Il faut que je vous raconte une histoire un peu folle. Il y a quelques semaines, j’ai fait quelque chose d’incroyable. Quelque chose que je ne me pensais pas capable de faire, ou du moins d’oser faire. Et pourtant, le 17 novembre 2019 à 14h14, j’ai envoyé ma toute première nouvelle pour concourir au Prix littéraire « écrire au féminin » 2019.

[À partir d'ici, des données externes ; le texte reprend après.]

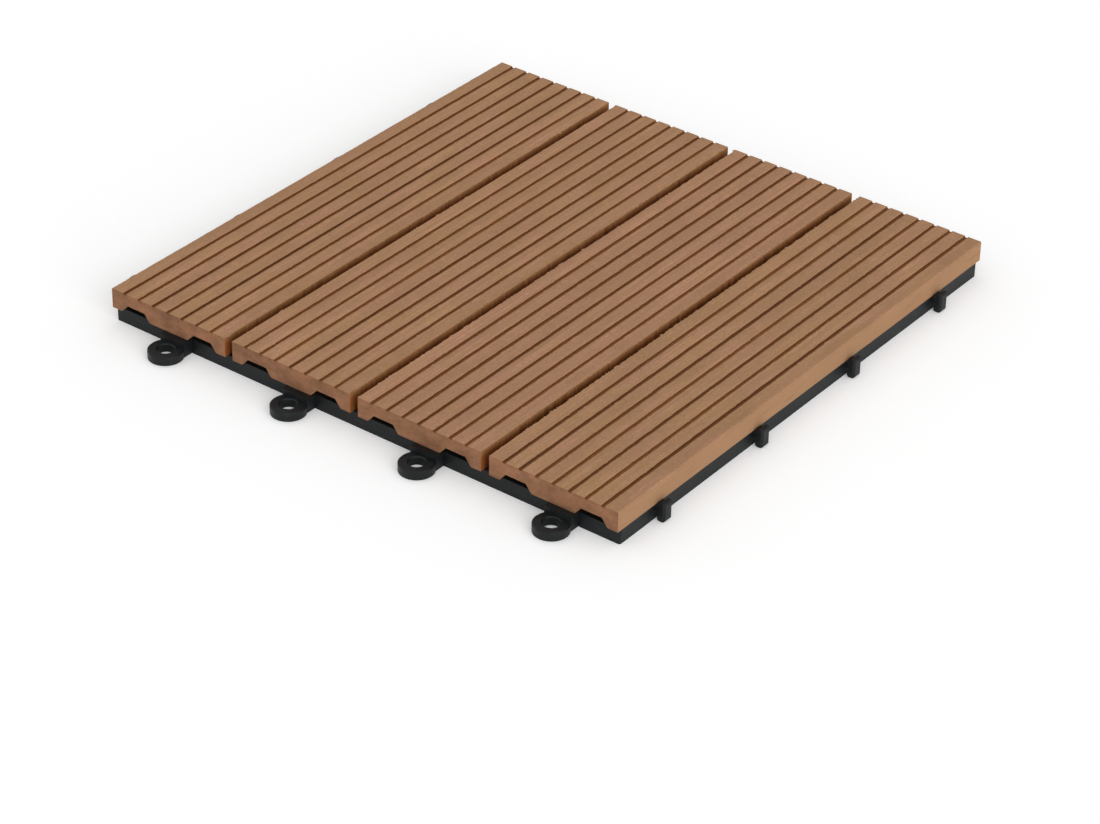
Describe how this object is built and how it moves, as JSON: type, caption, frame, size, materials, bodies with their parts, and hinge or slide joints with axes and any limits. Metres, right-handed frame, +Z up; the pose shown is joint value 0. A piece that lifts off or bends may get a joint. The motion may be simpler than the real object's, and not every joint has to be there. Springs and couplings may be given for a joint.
{
  "type": "interlocking deck tile",
  "caption": "Square deck tile: parallel grooved wood-plastic slats screwed to a moulded plastic grid with ring loops on two sides and hooked pegs on the other two.",
  "frame": {"origin": "on the ground under the middle of the tile, at the bottom of the grid's middle foot", "axes": "+Z up from the ground through the walking surface; +Y along the slats and their grooves; +X across the slats. The ring loops are on the -X and -Y sides and the pegs on the +X and +Y sides."},
  "size_m": [0.322, 0.322, 0.0185],
  "materials": {
    "slats": "brushed wood-plastic composite, matt",
    "base": "moulded black polypropylene, satin",
    "screws": "plated steel"
  },
  "bodies": {
    "root": {"base_grid": "base", "slat_1": "slats", "slat_2": "slats", "slat_3": "slats", "slat_4": "slats", "slat_screws": "screws"}
  },
  "joints": []
}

Vendredi 14 novembre, 1h du matin, je fais un dernier tour rapide sur Instagram avant de dormir. Les yeux mi-clos, je m’apprête à sombrer lentement vers le sommeil lorsqu’un post des éditions Michel Lafon attire mon regard autant que mon attention :
À cet instant précis, je ne peux m’empêcher de penser : « Eh voilà, si seulement j’avais été au courant plus tôt, j’aurais pu tenter ». C’est vrai. Pas de bol. Et pourtant… alors que j’écris depuis des années, à titre personnel mais aussi professionnel, je n’ai jamais, non jamais imaginé un jour que je pourrais participer à ce type de concours. Pudeur ? Peur de l’échec ? Sensation de ne pas être à la hauteur ? Je ne sais pas ce qui m’en a jusqu’alors empêché.
Toujours est-il que je m’endors sur cette pensée que la chance n’est pas de mon côté. Alors que je suis peut-être simplement en train de me mettre des bâtons dans les roues, comme d’habitude…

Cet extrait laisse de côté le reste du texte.